Church in Portland, Oregon

St. Sharbel Maronite Catholic Church (originally First United Evangelical Church) is a building found in the Ladd's Addition in Portland, Oregon. It was the first of seven churches built in the historic neighborhood and features the Gothic Revival style. The building has accommodated several different congregations throughout its existence; today it serves the Eastern Catholic Maronite Church.

== History ==

The church, designed primarily in the Gothic Revival style by Alfred H. Faber, was built in 1909 under the name First United Evangelical Church as part of the first developmental period of Ladd's Addition. The church was among the first non-residential buildings constructed in the district, helping transform it from a set of loosely connected residences to a proper neighborhood and community with varied building typology. Today, it still dominates the northern park of Ladd's Addition as the only non-residential structure facing it.

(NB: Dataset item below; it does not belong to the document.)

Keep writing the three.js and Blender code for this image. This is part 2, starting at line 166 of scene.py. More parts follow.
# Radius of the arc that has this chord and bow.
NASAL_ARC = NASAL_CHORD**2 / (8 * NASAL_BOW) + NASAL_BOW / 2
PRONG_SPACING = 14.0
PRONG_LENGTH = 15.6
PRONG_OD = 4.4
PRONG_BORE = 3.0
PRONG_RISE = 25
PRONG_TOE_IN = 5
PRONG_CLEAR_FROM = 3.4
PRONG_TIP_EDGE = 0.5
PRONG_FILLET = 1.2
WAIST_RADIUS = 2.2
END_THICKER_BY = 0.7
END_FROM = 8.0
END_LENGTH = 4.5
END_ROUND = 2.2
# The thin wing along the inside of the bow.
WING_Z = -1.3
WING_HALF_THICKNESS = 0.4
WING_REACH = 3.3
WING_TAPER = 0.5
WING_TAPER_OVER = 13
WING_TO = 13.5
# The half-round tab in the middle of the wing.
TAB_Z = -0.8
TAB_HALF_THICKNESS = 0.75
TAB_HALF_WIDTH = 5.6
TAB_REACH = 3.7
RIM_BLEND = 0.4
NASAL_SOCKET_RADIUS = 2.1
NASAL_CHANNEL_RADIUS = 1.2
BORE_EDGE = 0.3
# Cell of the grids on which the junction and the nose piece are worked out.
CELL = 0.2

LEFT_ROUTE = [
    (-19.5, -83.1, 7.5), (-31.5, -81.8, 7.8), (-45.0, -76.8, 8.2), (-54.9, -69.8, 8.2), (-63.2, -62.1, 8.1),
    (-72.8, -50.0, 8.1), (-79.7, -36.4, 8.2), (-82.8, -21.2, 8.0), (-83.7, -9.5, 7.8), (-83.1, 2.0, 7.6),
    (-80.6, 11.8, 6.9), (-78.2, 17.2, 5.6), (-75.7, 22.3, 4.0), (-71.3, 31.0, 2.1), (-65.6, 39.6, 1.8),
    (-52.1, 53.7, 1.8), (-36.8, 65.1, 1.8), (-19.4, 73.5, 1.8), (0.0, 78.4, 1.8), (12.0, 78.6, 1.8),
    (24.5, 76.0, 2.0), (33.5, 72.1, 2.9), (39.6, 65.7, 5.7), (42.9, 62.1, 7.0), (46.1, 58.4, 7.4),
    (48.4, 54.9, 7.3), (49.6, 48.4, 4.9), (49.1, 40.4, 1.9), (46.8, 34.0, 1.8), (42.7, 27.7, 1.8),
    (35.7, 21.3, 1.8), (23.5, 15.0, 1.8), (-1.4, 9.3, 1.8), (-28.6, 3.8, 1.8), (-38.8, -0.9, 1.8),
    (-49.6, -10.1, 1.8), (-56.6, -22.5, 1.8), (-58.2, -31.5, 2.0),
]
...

The First United Evangelical Church (led by Reverend H. A. Deck) occupied the church until 1930, when it was renamed the Cornerstone Church under a new congregation. It was later changed again to the Bethel Missionary Temple, followed by the current Maronite congregation. The dedication is to Saint Sharbel (or Charbel) Makhlouf.

In 1988, the building was named a primary contributing property in the National Register of Historic Places listing of the Ladd's Addition Historic District, under its original name.

== Description ==

The construction is of concrete block with cast stone cladding. The front exterior includes two asymmetrical towers: the northwest tower is of polygonal design while that to the southwest is square with flat buttresses and once featured a steeply pitched bell tower before its removal around the 1950s. A stained-glass rose window dominates the front gable with exposed rafters continuing on all sides of the structure. A set of 16 Ionic columns holds up the entry arch, a feature also present in nearby homes designed by Faber.